→ **Directions**
Check each line of the listing for the string "their", count the lines that have it, and answer with that number only.

→ **Material for this exercise**
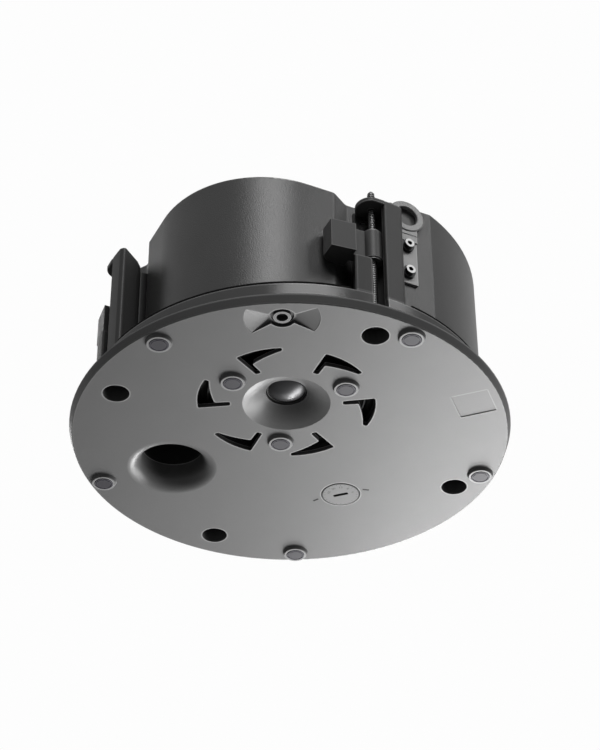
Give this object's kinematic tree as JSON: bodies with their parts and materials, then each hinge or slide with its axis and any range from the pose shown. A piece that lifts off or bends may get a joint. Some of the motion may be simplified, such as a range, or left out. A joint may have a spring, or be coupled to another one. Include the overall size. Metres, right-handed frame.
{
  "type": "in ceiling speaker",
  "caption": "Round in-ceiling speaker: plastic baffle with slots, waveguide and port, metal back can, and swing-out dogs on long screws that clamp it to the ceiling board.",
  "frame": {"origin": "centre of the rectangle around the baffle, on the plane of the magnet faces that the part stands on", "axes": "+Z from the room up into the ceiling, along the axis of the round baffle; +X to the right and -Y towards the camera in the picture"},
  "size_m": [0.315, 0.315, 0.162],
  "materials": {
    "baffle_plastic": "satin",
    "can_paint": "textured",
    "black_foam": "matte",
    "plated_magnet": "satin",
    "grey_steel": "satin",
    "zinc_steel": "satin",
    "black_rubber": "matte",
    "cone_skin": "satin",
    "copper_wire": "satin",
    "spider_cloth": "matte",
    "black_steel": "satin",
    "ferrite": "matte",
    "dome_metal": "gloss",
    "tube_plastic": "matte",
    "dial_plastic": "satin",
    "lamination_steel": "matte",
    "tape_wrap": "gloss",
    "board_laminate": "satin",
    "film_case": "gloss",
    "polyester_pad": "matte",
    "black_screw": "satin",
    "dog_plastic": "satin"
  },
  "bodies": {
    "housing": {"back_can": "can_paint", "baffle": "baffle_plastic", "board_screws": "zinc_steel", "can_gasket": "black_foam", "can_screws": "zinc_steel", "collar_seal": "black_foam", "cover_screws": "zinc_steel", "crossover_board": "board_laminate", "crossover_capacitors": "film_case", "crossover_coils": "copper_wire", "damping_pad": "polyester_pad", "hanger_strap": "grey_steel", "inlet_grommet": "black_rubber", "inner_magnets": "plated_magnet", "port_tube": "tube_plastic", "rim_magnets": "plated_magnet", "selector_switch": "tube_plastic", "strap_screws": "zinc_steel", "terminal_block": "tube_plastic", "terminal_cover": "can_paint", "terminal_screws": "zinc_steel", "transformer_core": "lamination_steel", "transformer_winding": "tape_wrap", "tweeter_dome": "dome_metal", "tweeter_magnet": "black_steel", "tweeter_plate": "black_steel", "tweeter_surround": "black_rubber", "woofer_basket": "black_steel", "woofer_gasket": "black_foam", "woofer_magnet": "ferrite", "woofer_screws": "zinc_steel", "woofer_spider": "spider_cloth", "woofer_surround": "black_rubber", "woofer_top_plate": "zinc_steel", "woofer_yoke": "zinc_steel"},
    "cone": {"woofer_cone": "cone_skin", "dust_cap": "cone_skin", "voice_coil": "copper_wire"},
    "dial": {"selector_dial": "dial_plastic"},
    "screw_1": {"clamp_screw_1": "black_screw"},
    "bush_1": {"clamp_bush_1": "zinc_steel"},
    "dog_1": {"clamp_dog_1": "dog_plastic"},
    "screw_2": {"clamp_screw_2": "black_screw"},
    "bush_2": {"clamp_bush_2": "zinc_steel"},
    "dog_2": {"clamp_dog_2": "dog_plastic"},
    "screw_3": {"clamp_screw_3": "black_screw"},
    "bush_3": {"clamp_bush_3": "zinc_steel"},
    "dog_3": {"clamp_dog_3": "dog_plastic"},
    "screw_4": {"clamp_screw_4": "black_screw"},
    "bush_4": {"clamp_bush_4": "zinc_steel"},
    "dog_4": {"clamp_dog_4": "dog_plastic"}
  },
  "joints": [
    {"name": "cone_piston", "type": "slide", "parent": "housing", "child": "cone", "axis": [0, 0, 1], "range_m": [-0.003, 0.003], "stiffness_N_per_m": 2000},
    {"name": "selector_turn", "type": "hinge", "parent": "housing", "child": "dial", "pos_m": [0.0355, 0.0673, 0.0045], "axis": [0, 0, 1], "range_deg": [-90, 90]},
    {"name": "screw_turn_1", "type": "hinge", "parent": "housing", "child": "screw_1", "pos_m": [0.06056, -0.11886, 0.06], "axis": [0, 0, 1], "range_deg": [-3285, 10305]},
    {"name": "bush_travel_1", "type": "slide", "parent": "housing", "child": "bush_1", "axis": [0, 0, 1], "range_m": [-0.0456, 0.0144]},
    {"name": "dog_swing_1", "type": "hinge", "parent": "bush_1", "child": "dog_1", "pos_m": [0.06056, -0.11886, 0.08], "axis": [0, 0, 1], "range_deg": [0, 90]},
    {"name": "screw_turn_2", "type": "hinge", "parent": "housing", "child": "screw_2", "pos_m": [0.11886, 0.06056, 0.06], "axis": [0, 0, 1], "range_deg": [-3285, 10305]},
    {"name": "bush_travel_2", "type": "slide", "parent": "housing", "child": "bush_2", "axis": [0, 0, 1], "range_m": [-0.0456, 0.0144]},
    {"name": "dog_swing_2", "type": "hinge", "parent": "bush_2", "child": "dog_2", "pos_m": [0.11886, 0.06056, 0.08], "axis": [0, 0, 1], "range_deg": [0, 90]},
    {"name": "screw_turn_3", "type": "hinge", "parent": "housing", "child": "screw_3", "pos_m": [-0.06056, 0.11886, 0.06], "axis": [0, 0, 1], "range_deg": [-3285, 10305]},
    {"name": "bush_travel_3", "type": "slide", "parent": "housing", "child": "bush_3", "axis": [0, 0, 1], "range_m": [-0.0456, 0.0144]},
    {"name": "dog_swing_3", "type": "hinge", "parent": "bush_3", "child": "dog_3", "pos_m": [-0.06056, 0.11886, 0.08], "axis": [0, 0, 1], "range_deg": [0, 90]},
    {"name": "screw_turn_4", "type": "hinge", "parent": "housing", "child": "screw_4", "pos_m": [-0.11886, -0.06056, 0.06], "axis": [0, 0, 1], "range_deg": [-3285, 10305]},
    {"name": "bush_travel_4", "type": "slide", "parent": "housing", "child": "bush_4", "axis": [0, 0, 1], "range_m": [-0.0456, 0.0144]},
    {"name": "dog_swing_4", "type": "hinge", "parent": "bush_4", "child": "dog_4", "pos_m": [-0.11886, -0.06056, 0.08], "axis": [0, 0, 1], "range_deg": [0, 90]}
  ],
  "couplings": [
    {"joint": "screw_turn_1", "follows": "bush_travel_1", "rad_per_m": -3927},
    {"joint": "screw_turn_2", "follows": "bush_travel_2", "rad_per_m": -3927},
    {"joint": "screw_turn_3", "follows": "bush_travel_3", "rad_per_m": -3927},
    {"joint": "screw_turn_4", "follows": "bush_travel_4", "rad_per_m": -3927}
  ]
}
---
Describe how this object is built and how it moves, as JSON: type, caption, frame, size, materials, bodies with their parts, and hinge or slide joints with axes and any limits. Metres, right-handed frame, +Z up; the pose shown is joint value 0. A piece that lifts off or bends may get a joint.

→ **Solution to this problem**
2